For the first few hours, players are tasked with organising their new tropical home by crafting and using handy tools: spades, axes, fishing poles. Axes chop trees and yield wood; shovels unearth fossils and buried treasure. Players have to swap between tools continuously to tidy their space.
It’s a slightly laborious process to open the in-game inventory, move the cursor to your desired tool with the d-pad, and double-tap to ‘hold’, to then resume weed-clearing or hole-digging. And so, when the in-game shop is constructed, it’s a welcome surprise to find a purchasable ‘Tool Ring’: a radial quick-select menu for speedy access to those essential tools.
It’s a radial menu: One press shows the menu, one push of the analog stick in the direction of your desired tool, then another press to select that tool.

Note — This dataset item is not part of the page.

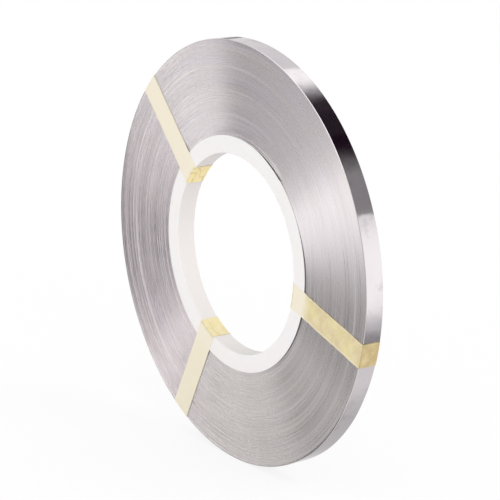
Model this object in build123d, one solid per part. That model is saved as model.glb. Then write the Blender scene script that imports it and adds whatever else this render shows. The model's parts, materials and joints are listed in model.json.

The Tool Ring is one of several upgrades that players can buy from infamous in-game shopkeeper Tom Nook, but so far it’s the only upgrade that’s purely for quality-of-life rather than unlocking some new mechanic or progression.
The Tool Ring’s only job is to reduce the players’ need to access and scroll through the inventory to access their tools.
But until the Tool Ring is bought and unlocked by players they must use the inventory, despite it being slower to complete tasks, more error-prone, and more visually overwhelming.
Why would designers force players to use a clunky inventory when a perfectly good shortcut exists?
And to unlock this quality-of-life feature, AC:NH asks players to save up and convolutedly buy it. Surely it could just be unlocked at the beginning?
Why wouldn’t quality-of-life capabilities unlock for players automatically? Why should players buy their own UI?